For now, this introduction gives us the opportunity to get our feet under us, and to reflect on all the ways that God has spoken to us through the prophets whose words reverberate through the ages, through the ancestors who helped to reveal the character of God by the way they bore witness to that character in word and deed, through the one whose name we bear and whose life, death, resurrection, and ascension define our lives. It gives us the opportunity to look around our church and our world and to realize that God is not finished speaking yet, that God continues to send prophets and teachers to orient us to God’s will for our lives, that the God who came to dwell among us in Jesus continues to be present to us by the power of the Holy Spirit. It gives us the occasion to be reminded that the many fragments and fashions that have shaped the contours of the conversation between God and us are still shaping it today, though not as much as the reality of Christ’s living, dying, rising, and ascending for our sake and for the sake of the world.

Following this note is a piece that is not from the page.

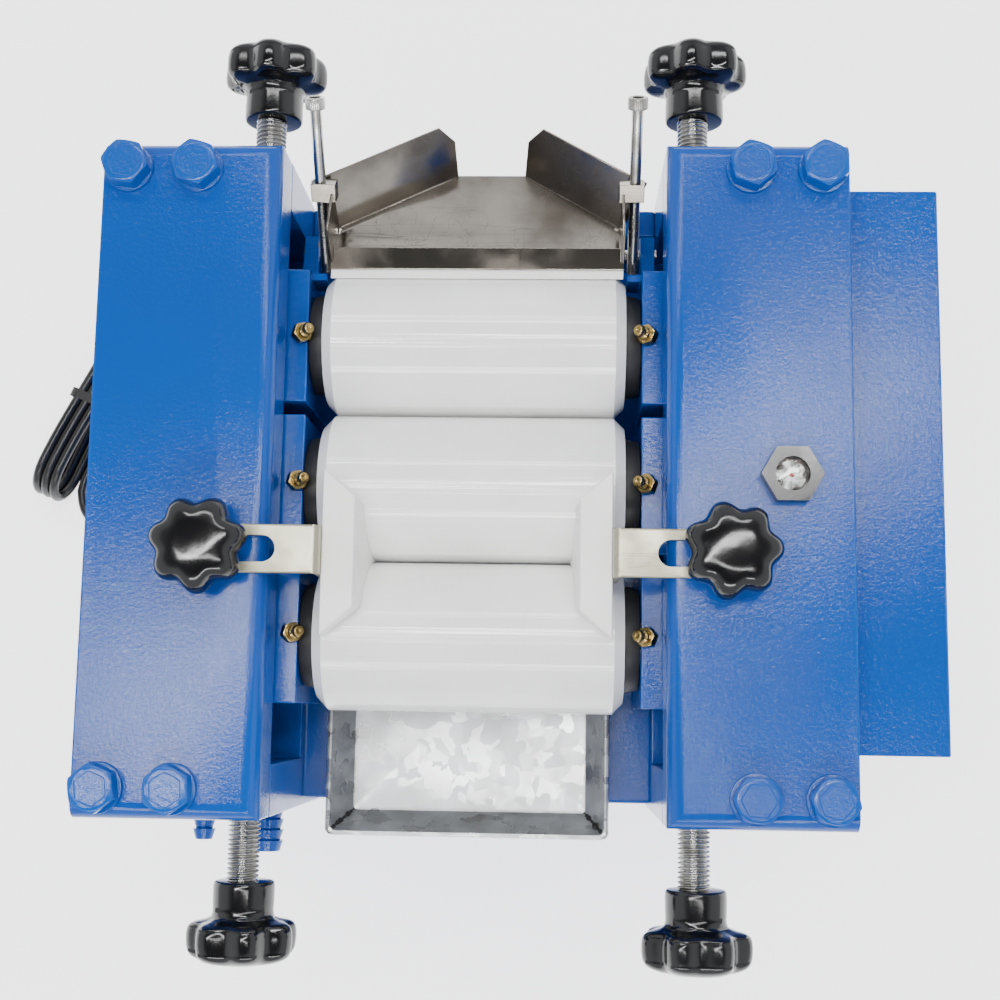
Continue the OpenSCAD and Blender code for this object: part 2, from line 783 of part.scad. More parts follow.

That reality can’t be forgotten, because if we don’t remember the surpassing greatness of Jesus when we acknowledge or recognize that God is still speaking, we open ourselves to the danger of putting ungodly words in God’s mouth. Our knowledge of the Son helps us to filter the “God-talk” that comes our way and to test its authenticity. Does the way that we talk about God, or the way that we perceive God’s voice, align with the way that voice spoke through the life of Jesus Christ? Or is there a disconnect between what people claim to hear from God and what happened in the world when God lived as one of us? That’s a question worth asking of every individual, every congregation, every community of faith, every denomination, every expression of Christ’s body in the world, and to the extent that we are able to align ourselves with the way God spoke and acted in Christ – and, by the same token, to eliminate those areas where things are disconnected or disjointed – we are better able to hear and communicate and live into God’s will for us and our world.

We live each day, brothers and sisters, as those who bear the most excellent name of Christ. Let us give thanks for the gift of knowing Jesus, the one who radiates the glory of God and reveals the character of God in flesh and blood. Let us give thanks for the Holy Spirit who continues to make Jesus present to us today and every day. Finally, let us give thanks for the privilege of being part of a people to whom God is still speaking – in different fragments and fashions, to be sure, but still speaking all the same. May we hear God’s voice and seek to be Christ’s mouthpieces for this beautiful and broken world. Amen.